Simultaneously, Visa’s partnership with Brale to test a privacy‑preserving stablecoin (SBC) on the permissioned Canton Network demonstrates an alternative settlement layer that avoids direct Bitcoin exposure yet satisfies institutional demand for on‑chain liquidity (Visa‑Brale press release, 2025). If stablecoin settlement gains traction, banks could capture fee income without bearing the heavy capital charge associated with native Bitcoin.
Key Developments to Watch
- CLARITY Act vote (Senate floor, June 2026) — determines whether statutory permission arrives before capital reform.
- Capital framework amendment (House Financial Services Committee, by November 2026) — could lower the 1,250% risk weight or introduce a tailored approach for digital assets.

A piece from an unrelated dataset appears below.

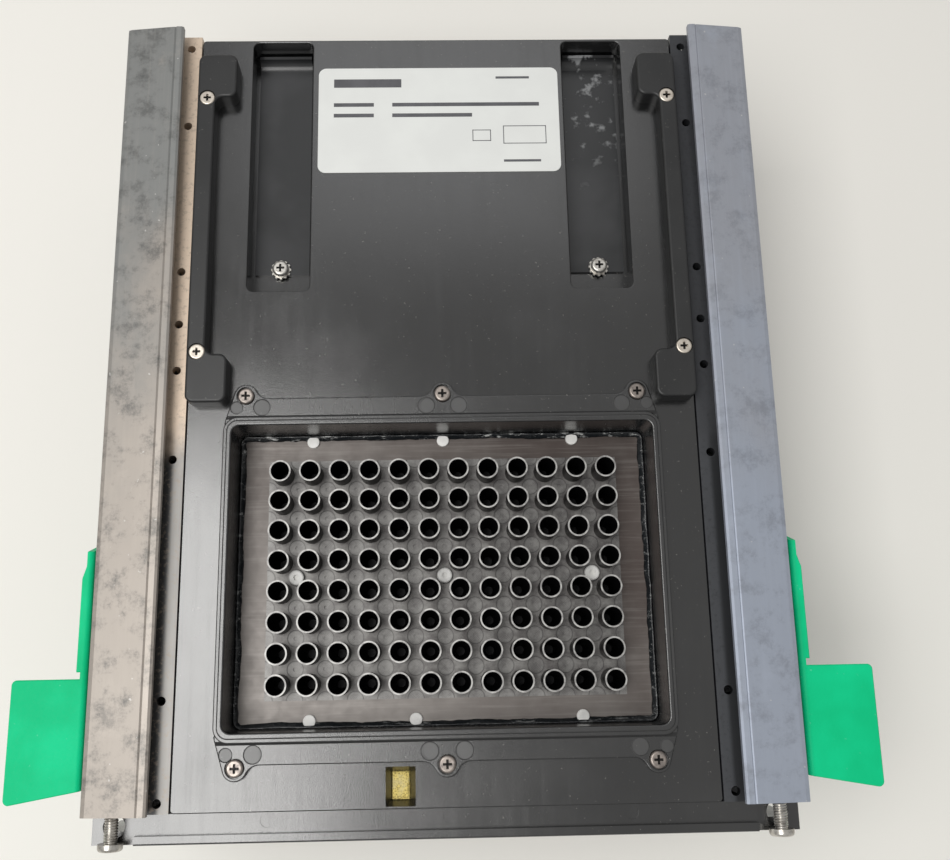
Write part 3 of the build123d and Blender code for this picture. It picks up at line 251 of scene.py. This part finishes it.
def rail_metal(name, warm, cool, ledge, shaded_ledge_front, mottled):
    """Hard anodised rail, handled and rubbed, with separate ledge colours that hold painted light and
    shade.
    """
    s = Shader(name, metallic=0.35)
    clouds = s.noise(34 * MM, 6, 0.62, stretch=(1, 1.8, 1))
    # Warm in front and cool at the rear: this stands in for uneven light, so it shows in any light.
    rear = s.span(s.axis(1), -80 * MM, 115 * MM)
    tone = s.math("ADD", s.math("MULTIPLY", clouds, 0.8), s.math("MULTIPLY", rear, 0.45))
    shade = s.mix(s.span(tone, 0.44, 0.80), warm, cool)
    rubs = s.span(s.noise(11 * MM, 9, 0.78), 0.47, 0.68)
    shade = s.mix(s.math("MULTIPLY", rubs, mottled), shade, tuple(c * 0.40 for c in cool))
    smears = s.span(s.noise(14 * MM, 6, 0.66, offset=(3, 1, 0)), 0.54, 0.74)
    shade = s.mix(s.math("MULTIPLY", smears, 0.35), shade, tuple(min(1.0, c * 1.22) for c in warm))
    streaks = s.noise(1.1 * MM, 3, 0.6, stretch=(1, 30, 1))
    shade = s.mix(s.math("MULTIPLY", s.span(streaks, 0.45, 0.75), 0.10), shade,
                  tuple(min(1.0, c * 1.3) for c in warm))
    nicks = s.span(s.noise(1.8 * MM, 2, 0.4), 0.745, 0.775)
    shade = s.mix(s.math("MULTIPLY", nicks, 0.6), shade, (0.62, 0.61, 0.59))
    # The ledge lies at deck height, inboard of the lip.
    across = s.math("ABSOLUTE", s.axis(0))
    low = s.math("LESS_THAN", s.axis(2), deck_top + 0.3 * MM)
    on_ledge = s.math("MULTIPLY", s.math("LESS_THAN", across, ledge_edge), low)
    grime = s.math("MULTIPLY", s.span(s.noise(1.3 * MM, 4, 0.7), 0.50, 0.68), 0.45)
    # Painted shadow: towards the lip the ledge is coloured near black, as shade under the lip.
    under_lip_shade = s.math("MULTIPLY", s.span(across, *lip_shadow_band), 0.9)
    shaded_front = s.mix(under_lip_shade, shaded_ledge_front, (0.012, 0.013, 0.015))
    # Painted light and shade: the ledge's front part takes a darker colour than its rear.
    along = s.math("MULTIPLY_ADD", s.noise(6 * MM, 3), 16 * MM, s.axis(1))
    ledge_shade_and_grime = s.mix(s.span(along, *ledge_shade_end), shaded_front, ledge)
    ledge_shade_and_grime = s.mix(grime, ledge_shade_and_grime, tuple(c * 0.45 for c in ledge))
    s.colour(s.mix(on_ledge, shade, ledge_shade_and_grime))
    s.rough(s.math("MULTIPLY_ADD", clouds, 0.30, 0.30))
    height = s.math("ADD", s.math("MULTIPLY", streaks, 0.25), s.noise(0.5 * MM, 3))
    s.bump(height, 0.02 * MM, 0.6)
    return s.material


def cell_radius(s, shift):
    """Distance from the nearest point of a grid at the wells' pitch, moved by shift."""
    half = pitch / 2
    x = s.math("WRAP", s.math("SUBTRACT", s.axis(0), shift), half, -half)
    y = s.math("WRAP", s.math("SUBTRACT", s.axis(1), grid.y + shift), half, -half)
    return s.math("SQRT", s.math("ADD", s.math("MULTIPLY", x, x), s.math("MULTIPLY", y, y)))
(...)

- Visa‑Brale SBC PoC results (Q3 2026) — may signal a viable non‑Bitcoin on‑chain settlement path for banks.
| Bull Case | Bear Case |
|---|---|
| If regulators adopt a technology‑neutral capital model, banks can safely offer Bitcoin custody, unlocking a multi‑billion‑dollar institutional market. | If the 1,250% risk weight remains unchanged, banks will retreat, ceding crypto‑custody to specialist firms and limiting mainstream adoption. |
Will a revised capital framework accelerate banks into Bitcoin custody, or will the 1,250% rule cement a non‑bank future for institutional crypto?
Key Terms
- CET1 (Common Equity Tier 1) — the core capital ratio banks must maintain, measured as equity over risk‑weighted assets.
- Risk weight — a percentage applied to an asset to reflect its risk, determining how much capital a bank must hold against it.
- Tokenized securities — digital representations of traditional securities on a blockchain, treated like their physical counterparts for regulatory purposes.
- Crypto‑as‑a‑service (CaaS) — third‑party platforms that provide custody, settlement, and compliance infrastructure to traditional financial institutions.
- Privacy‑preserving stablecoin — a regulated, USD‑backed token that hides transaction details from non‑participants, built on permissioned ledgers.